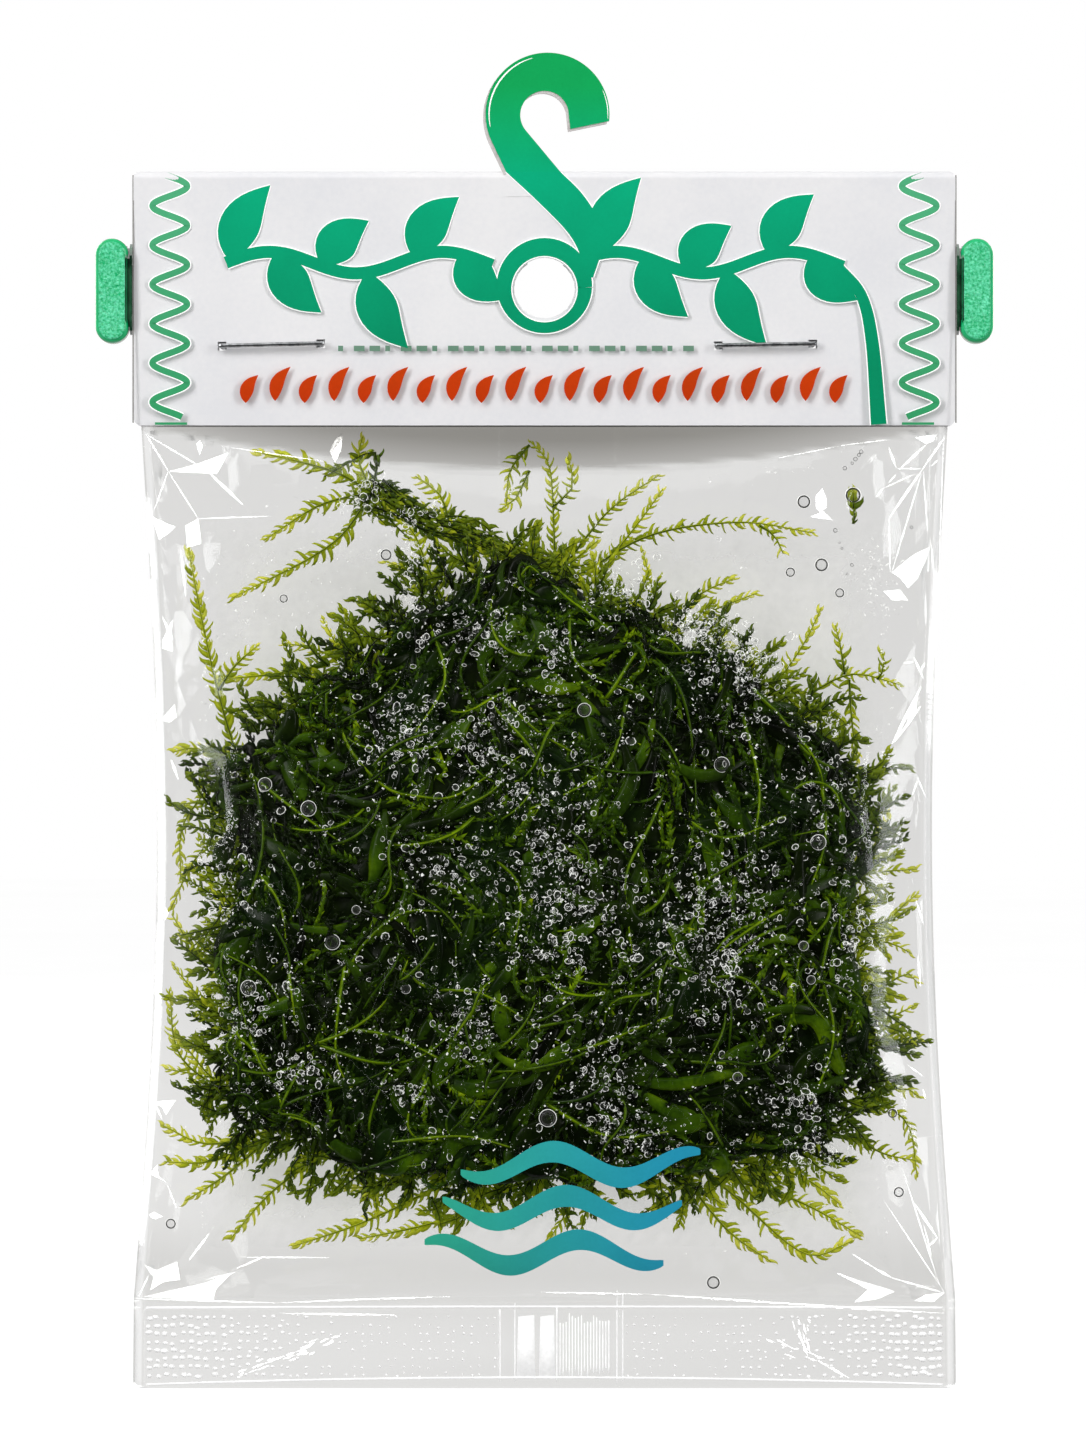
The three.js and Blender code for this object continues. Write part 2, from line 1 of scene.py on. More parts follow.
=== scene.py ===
import math
import bpy
import numpy as np
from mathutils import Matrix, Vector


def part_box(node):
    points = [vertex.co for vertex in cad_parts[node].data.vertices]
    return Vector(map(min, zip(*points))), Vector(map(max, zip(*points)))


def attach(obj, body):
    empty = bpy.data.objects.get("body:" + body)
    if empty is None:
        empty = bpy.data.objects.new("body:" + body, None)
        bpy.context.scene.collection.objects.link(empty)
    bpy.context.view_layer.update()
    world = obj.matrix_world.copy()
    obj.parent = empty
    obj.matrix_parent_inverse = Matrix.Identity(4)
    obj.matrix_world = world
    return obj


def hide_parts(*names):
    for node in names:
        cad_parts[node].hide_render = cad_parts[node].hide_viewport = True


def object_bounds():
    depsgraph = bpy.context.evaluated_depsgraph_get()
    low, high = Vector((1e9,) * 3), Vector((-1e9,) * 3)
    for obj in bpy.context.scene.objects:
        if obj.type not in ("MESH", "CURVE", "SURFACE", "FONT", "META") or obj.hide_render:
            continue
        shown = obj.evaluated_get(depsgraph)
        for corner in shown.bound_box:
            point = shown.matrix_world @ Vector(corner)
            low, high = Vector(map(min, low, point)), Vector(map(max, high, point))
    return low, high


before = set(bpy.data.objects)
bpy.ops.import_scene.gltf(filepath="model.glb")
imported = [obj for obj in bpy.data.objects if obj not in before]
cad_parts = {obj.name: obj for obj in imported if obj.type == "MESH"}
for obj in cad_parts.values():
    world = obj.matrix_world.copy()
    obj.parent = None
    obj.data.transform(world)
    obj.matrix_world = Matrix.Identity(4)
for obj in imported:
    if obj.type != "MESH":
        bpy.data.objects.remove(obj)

# Flame moss in a clear hanging pouch. Shapes are worked out in millimetres, with X to the right,
# Y to the back from the pouch's middle, and Z up from the pouch's bottom edge.
mm = 0.001
cadBox = [list(corner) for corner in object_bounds()]
cardFront = -2.95
origin = np.array([0.0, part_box("header_card")[0].y - cardFront * mm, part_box("pouch")[0].z])

pouch = dict(
    bottomHalfWidth=50.0, waistPull=2.35, taper=1 / 117, sealTop=10.9, shoulder=117.0, bulgeTop=112.0,
    bulgeRise=4.0, skinTop=124.0, mouthTop=141.0, halfDepth=10.0, edge=0.98, wall=0.3, bottomCorner=1,
)


def halfWidth(z):
    # the pouch narrows a little upwards, and its sides draw in by half a sine between seal and shoulder
    waist = np.clip((z - pouch["sealTop"]) / (pouch["shoulder"] - pouch["sealTop"]), 0, 1)
    return pouch["bottomHalfWidth"] - pouch["taper"] * z - pouch["waistPull"] * np.sin(np.pi * waist)


def halfDepth(x, z):
    # room from the pouch's middle to its film: a lens across the width times a swell up the height
    across = np.clip(np.abs(x) / (halfWidth(z) * pouch["edge"]), 0, 1)
    top = pouch["bulgeTop"] + pouch["bulgeRise"] * across ** 2
    rise = np.clip((z - pouch["sealTop"]) / (top - pouch["sealTop"]), 0, 1)
    return pouch["halfDepth"] * np.sin(np.pi * rise ** 0.8) ** 0.7 * (1 - across ** 2) ** 0.6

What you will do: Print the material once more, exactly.

Worked solution:
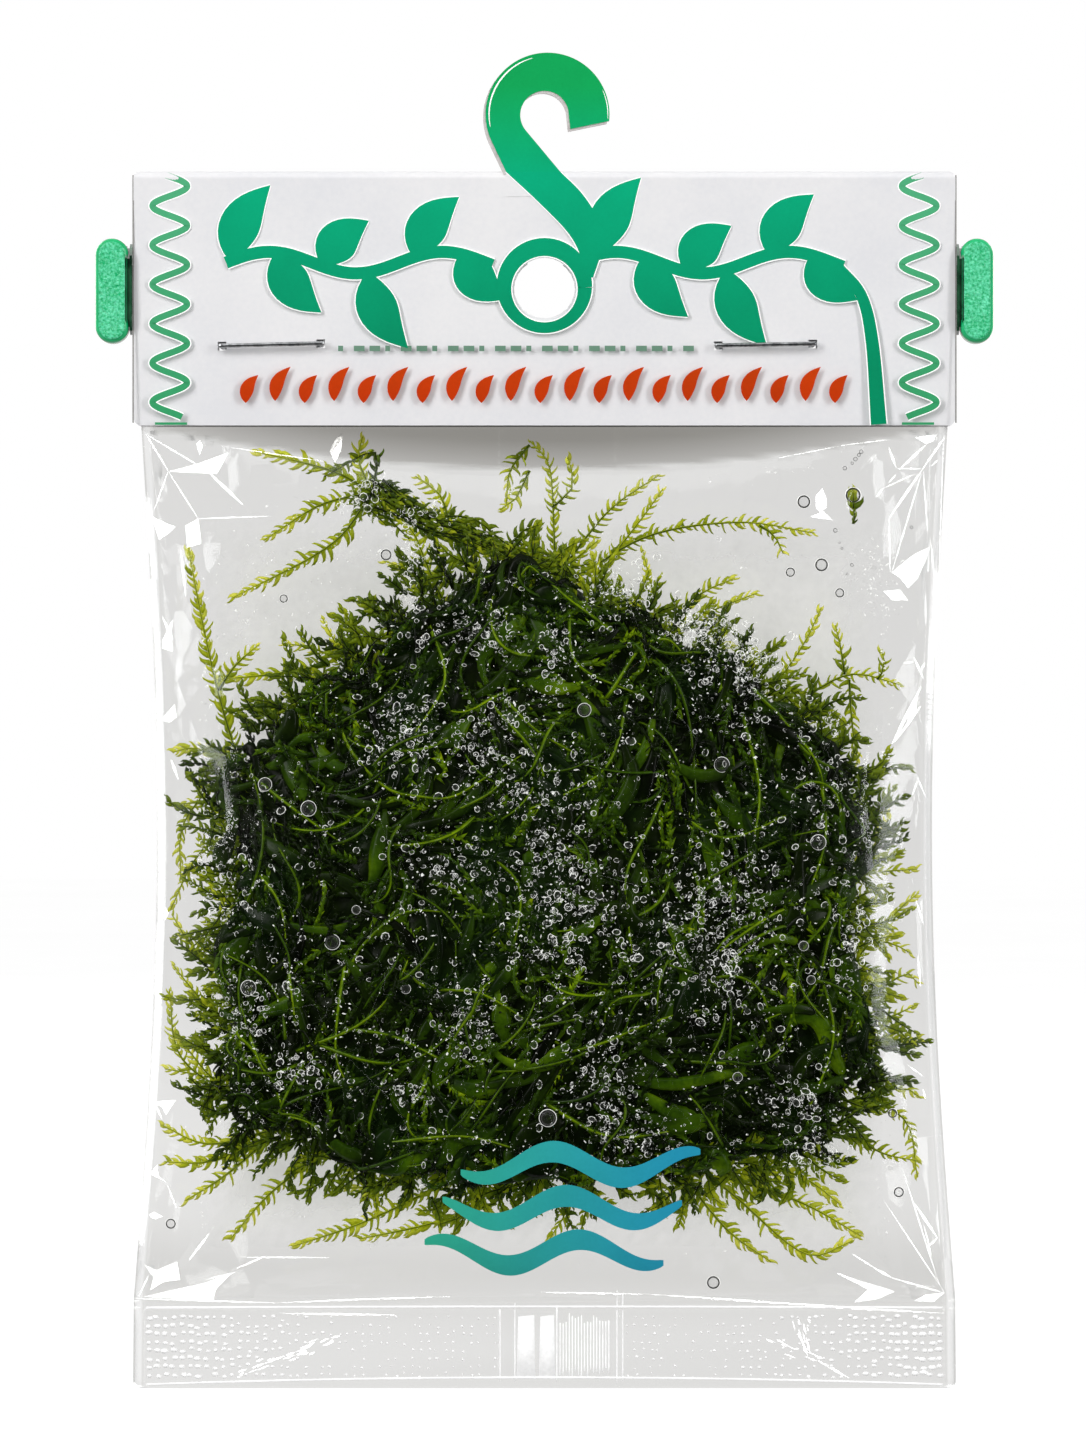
The three.js and Blender code for this object continues. Write part 2, from line 1 of scene.py on. More parts follow.
=== scene.py ===
import math
import bpy
import numpy as np
from mathutils import Matrix, Vector


def part_box(node):
    points = [vertex.co for vertex in cad_parts[node].data.vertices]
    return Vector(map(min, zip(*points))), Vector(map(max, zip(*points)))


def attach(obj, body):
    empty = bpy.data.objects.get("body:" + body)
    if empty is None:
        empty = bpy.data.objects.new("body:" + body, None)
        bpy.context.scene.collection.objects.link(empty)
    bpy.context.view_layer.update()
    world = obj.matrix_world.copy()
    obj.parent = empty
    obj.matrix_parent_inverse = Matrix.Identity(4)
    obj.matrix_world = world
    return obj


def hide_parts(*names):
    for node in names:
        cad_parts[node].hide_render = cad_parts[node].hide_viewport = True


def object_bounds():
    depsgraph = bpy.context.evaluated_depsgraph_get()
    low, high = Vector((1e9,) * 3), Vector((-1e9,) * 3)
    for obj in bpy.context.scene.objects:
        if obj.type not in ("MESH", "CURVE", "SURFACE", "FONT", "META") or obj.hide_render:
            continue
        shown = obj.evaluated_get(depsgraph)
        for corner in shown.bound_box:
            point = shown.matrix_world @ Vector(corner)
            low, high = Vector(map(min, low, point)), Vector(map(max, high, point))
    return low, high


before = set(bpy.data.objects)
bpy.ops.import_scene.gltf(filepath="model.glb")
imported = [obj for obj in bpy.data.objects if obj not in before]
cad_parts = {obj.name: obj for obj in imported if obj.type == "MESH"}
for obj in cad_parts.values():
    world = obj.matrix_world.copy()
    obj.parent = None
    obj.data.transform(world)
    obj.matrix_world = Matrix.Identity(4)
for obj in imported:
    if obj.type != "MESH":
        bpy.data.objects.remove(obj)

# Flame moss in a clear hanging pouch. Shapes are worked out in millimetres, with X to the right,
# Y to the back from the pouch's middle, and Z up from the pouch's bottom edge.
mm = 0.001
cadBox = [list(corner) for corner in object_bounds()]
cardFront = -2.95
origin = np.array([0.0, part_box("header_card")[0].y - cardFront * mm, part_box("pouch")[0].z])

pouch = dict(
    bottomHalfWidth=50.0, waistPull=2.35, taper=1 / 117, sealTop=10.9, shoulder=117.0, bulgeTop=112.0,
    bulgeRise=4.0, skinTop=124.0, mouthTop=141.0, halfDepth=10.0, edge=0.98, wall=0.3, bottomCorner=1,
)


def halfWidth(z):
    # the pouch narrows a little upwards, and its sides draw in by half a sine between seal and shoulder
    waist = np.clip((z - pouch["sealTop"]) / (pouch["shoulder"] - pouch["sealTop"]), 0, 1)
    return pouch["bottomHalfWidth"] - pouch["taper"] * z - pouch["waistPull"] * np.sin(np.pi * waist)


def halfDepth(x, z):
    # room from the pouch's middle to its film: a lens across the width times a swell up the height
    across = np.clip(np.abs(x) / (halfWidth(z) * pouch["edge"]), 0, 1)
    top = pouch["bulgeTop"] + pouch["bulgeRise"] * across ** 2
    rise = np.clip((z - pouch["sealTop"]) / (top - pouch["sealTop"]), 0, 1)
    return pouch["halfDepth"] * np.sin(np.pi * rise ** 0.8) ** 0.7 * (1 - across ** 2) ** 0.6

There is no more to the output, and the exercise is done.